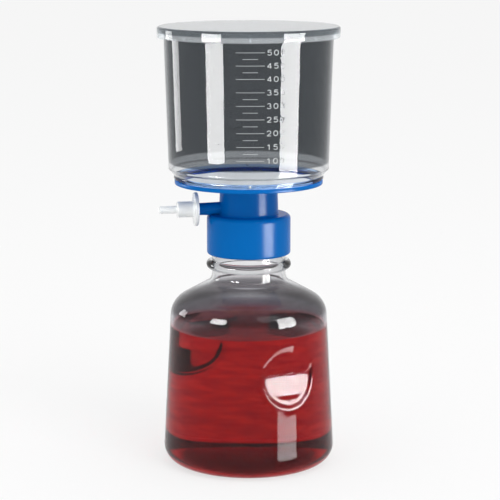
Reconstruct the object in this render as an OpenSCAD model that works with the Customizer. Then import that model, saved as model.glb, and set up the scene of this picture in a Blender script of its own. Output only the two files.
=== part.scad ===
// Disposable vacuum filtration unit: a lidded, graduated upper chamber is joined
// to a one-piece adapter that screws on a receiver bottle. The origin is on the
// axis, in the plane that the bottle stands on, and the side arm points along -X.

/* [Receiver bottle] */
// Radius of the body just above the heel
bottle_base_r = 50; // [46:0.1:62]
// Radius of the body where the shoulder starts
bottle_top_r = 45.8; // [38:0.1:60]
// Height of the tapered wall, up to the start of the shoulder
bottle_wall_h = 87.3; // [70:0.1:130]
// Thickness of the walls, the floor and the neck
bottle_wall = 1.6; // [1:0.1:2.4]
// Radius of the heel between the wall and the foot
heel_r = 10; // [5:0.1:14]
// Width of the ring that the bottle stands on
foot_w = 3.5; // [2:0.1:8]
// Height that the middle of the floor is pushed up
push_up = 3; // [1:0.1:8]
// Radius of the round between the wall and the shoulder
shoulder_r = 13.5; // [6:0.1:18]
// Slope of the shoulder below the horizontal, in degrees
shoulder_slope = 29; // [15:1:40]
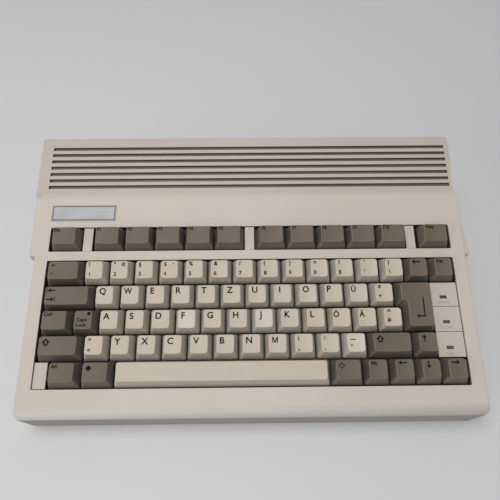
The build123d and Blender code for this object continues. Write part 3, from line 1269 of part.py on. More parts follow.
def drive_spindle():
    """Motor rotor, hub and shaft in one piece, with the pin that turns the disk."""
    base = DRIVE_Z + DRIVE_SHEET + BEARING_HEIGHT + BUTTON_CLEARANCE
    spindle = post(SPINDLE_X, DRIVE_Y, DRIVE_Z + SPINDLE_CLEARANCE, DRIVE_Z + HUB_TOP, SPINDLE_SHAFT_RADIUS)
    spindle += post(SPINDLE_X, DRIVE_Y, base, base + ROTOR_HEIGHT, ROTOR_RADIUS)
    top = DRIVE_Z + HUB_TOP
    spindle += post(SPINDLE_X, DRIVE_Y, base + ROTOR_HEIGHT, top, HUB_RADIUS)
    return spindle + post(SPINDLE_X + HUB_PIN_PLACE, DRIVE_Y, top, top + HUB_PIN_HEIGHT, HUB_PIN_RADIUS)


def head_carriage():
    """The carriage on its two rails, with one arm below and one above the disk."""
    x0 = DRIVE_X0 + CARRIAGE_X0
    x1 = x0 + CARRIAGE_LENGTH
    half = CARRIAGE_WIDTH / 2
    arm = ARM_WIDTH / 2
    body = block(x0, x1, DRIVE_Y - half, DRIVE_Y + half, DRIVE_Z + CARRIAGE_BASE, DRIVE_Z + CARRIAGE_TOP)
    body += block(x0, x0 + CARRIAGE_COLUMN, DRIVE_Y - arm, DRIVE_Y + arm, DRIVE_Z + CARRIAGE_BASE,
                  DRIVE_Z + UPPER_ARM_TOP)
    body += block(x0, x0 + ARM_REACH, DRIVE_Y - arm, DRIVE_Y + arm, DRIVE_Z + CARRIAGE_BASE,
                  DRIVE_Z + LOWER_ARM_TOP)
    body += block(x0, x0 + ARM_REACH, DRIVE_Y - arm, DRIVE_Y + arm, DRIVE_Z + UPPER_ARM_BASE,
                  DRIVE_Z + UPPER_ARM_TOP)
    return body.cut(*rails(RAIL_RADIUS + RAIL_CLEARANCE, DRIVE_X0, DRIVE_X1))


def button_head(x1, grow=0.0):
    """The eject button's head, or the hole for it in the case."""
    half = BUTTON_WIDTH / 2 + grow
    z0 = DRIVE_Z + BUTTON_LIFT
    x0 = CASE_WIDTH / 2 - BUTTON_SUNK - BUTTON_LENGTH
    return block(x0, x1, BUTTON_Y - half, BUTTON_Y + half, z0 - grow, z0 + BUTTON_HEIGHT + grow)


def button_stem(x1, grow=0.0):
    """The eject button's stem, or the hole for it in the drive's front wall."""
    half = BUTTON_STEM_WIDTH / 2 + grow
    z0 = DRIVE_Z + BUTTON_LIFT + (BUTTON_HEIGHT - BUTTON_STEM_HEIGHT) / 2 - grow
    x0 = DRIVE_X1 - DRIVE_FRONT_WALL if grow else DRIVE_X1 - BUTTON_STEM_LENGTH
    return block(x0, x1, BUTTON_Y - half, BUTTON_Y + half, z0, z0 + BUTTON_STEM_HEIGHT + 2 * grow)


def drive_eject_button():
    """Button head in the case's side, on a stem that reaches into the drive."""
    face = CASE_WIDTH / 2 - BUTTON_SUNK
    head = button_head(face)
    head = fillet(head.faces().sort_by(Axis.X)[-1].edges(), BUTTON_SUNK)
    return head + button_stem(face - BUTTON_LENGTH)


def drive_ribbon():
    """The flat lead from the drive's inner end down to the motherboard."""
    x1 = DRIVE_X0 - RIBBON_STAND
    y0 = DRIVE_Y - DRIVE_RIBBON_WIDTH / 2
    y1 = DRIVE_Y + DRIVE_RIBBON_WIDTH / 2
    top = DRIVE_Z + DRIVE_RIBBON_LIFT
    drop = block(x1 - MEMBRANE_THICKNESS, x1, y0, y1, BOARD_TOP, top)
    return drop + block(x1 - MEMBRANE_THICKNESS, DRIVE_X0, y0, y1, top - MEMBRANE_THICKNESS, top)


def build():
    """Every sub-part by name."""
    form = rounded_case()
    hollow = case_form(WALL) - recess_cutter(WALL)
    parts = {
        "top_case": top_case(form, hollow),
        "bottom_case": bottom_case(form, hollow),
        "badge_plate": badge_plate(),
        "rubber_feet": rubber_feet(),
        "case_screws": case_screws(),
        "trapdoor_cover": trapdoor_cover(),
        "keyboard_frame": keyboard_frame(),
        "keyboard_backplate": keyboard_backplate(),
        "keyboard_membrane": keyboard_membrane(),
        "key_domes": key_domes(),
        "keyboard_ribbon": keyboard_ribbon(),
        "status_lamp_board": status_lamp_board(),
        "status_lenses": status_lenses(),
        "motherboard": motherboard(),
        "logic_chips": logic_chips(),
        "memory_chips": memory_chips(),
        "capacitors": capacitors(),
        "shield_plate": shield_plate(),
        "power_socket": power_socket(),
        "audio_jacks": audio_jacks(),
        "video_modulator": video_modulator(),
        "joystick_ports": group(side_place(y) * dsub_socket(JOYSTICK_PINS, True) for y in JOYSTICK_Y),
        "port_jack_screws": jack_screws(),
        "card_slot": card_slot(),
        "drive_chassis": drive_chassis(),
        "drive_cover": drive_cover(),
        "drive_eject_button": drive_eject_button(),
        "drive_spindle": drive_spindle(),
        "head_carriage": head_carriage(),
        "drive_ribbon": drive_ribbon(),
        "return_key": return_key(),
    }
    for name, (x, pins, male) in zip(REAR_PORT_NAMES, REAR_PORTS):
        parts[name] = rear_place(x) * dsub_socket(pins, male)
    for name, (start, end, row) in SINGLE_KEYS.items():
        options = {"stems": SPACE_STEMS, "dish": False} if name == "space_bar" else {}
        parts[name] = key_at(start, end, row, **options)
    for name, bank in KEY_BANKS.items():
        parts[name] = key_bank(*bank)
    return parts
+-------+
* [TASK OBJECTIVE]:
Set down each line of the material verbatim, from the first line through the line that contains "points along -X.".

* [TASK RESULT]:
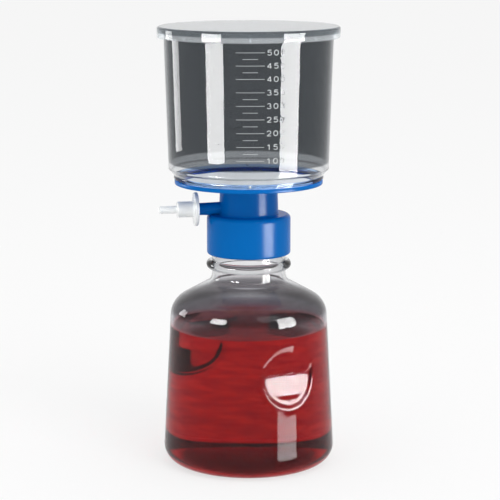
Reconstruct the object in this render as an OpenSCAD model that works with the Customizer. Then import that model, saved as model.glb, and set up the scene of this picture in a Blender script of its own. Output only the two files.
=== part.scad ===
// Disposable vacuum filtration unit: a lidded, graduated upper chamber is joined
// to a one-piece adapter that screws on a receiver bottle. The origin is on the
// axis, in the plane that the bottle stands on, and the side arm points along -X.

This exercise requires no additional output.